The CBOE is the largest options exchange in the US, valued at about $5.65 billion.
By buying Bats, the CBOE is looking to extend its geographical reach and products while cutting costs. The deal is the latest sign of consolidation in the exchange business; the London Stock Exchange and Deutsche Boerse are trying to create the largest exchange group in Europe, and a Chinese-led investor group bought the Chicago Stock Exchange in February.
“CBOE Holdings expects to utilize Bats’ leading proprietary trading technology by migrating trading in all of the combined company’s markets onto a single, proven platform,” the statement said.

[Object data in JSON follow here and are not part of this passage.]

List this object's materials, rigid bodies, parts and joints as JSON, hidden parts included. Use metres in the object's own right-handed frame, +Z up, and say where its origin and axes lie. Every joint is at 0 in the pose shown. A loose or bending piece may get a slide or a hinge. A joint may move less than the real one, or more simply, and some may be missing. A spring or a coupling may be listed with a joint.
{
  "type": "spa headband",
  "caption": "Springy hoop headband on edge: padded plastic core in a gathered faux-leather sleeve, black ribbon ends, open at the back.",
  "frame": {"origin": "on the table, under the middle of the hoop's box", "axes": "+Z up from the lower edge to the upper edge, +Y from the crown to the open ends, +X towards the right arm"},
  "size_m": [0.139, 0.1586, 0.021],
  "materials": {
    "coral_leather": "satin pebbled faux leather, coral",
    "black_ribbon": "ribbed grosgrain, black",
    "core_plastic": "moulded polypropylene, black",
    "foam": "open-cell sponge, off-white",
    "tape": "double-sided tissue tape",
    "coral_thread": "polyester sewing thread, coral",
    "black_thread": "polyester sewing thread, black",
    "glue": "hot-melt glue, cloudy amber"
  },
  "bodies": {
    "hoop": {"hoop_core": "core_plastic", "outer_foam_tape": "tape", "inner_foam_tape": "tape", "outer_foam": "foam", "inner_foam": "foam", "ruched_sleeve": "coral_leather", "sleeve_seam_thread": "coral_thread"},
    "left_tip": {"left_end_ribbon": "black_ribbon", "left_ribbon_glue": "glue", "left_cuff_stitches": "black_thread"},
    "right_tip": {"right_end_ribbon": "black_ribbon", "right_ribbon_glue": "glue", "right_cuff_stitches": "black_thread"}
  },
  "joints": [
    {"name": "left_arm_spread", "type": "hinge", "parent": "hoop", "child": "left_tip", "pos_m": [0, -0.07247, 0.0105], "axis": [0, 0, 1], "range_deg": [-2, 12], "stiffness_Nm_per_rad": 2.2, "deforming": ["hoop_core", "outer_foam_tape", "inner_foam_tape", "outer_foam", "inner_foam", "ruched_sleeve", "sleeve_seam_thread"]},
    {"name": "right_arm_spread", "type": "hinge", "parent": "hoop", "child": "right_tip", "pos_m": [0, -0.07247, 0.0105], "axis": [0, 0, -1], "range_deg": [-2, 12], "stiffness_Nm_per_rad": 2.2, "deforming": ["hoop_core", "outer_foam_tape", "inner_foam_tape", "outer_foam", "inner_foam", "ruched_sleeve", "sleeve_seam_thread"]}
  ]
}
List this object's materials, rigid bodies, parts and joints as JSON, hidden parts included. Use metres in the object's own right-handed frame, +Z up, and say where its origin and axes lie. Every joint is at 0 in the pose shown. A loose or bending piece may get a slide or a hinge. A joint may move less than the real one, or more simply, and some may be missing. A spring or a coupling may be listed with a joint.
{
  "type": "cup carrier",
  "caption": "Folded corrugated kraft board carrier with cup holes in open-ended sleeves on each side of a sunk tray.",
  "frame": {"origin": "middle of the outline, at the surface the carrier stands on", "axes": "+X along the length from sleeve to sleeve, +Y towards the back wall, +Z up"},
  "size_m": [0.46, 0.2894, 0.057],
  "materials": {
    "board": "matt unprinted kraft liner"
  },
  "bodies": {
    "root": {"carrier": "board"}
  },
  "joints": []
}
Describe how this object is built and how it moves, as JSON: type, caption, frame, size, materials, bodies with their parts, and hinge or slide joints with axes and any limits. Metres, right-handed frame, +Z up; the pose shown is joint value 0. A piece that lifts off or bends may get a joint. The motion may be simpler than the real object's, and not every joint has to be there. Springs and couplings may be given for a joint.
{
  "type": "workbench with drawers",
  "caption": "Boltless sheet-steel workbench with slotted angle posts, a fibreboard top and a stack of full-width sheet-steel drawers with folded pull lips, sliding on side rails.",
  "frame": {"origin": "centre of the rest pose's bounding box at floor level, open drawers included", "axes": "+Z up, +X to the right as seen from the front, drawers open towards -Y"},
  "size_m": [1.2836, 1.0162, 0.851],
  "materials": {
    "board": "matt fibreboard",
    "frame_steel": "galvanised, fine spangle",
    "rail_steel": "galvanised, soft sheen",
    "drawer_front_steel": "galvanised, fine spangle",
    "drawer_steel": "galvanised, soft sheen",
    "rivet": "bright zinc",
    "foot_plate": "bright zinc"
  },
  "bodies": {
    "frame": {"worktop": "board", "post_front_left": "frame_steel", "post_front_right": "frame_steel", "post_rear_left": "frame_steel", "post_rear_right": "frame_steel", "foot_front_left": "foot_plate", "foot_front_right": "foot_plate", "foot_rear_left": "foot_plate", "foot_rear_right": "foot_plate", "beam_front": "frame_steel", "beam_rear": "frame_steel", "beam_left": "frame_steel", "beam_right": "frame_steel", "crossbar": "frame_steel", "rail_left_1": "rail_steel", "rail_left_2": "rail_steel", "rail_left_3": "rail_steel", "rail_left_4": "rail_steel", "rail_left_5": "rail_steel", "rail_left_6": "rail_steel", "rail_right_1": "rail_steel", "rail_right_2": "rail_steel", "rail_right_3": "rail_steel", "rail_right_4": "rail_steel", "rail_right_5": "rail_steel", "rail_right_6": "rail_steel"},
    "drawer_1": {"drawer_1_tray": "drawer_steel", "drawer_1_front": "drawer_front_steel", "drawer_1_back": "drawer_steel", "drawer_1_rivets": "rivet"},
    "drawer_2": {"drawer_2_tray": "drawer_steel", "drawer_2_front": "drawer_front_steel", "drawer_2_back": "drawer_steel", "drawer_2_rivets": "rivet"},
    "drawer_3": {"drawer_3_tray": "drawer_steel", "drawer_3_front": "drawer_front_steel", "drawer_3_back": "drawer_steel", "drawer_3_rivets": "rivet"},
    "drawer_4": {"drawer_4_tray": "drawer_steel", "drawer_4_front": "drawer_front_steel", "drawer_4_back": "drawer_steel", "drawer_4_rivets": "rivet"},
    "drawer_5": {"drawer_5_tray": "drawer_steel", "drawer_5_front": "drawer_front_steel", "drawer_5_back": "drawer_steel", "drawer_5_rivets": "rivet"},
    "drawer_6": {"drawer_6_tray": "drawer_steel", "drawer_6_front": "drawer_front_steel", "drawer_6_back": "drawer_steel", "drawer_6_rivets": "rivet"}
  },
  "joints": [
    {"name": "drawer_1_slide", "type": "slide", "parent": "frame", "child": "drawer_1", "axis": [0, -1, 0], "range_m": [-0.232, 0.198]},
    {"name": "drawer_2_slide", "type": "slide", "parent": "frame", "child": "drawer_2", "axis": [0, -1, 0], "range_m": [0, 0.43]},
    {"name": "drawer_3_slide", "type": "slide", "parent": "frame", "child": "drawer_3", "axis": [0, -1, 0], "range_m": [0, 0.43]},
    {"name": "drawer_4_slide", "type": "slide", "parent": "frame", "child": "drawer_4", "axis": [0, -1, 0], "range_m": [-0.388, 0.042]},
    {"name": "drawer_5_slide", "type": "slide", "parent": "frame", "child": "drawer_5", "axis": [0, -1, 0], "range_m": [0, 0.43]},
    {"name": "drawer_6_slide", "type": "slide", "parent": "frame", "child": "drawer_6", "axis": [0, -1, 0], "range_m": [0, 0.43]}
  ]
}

Bats was founded in 2005 and has aggressively competed for market share from stalwarts like the New York Stock Exchange, Nasdaq, and the London Stock Exchange. It focuses on exchange-traded funds, or ETFs, and was the top US market operator for ETF trading in August.
The CBOE said it expected to gain up to $65 million in annualized expense synergies, which are typically achieved through cost cutting, in the five years after the deal closes.
Bank of America Merrill Lynch and Broadhaven Capital Partners are the lead financial advisers to the CBOE. Barclays and UBS will advise Bats.
After the deal closes, CBOE Holdings CEO Edward Tilly will hold that title in the combined company. Bats CEO Chris Concannon will be president and chief operating officer.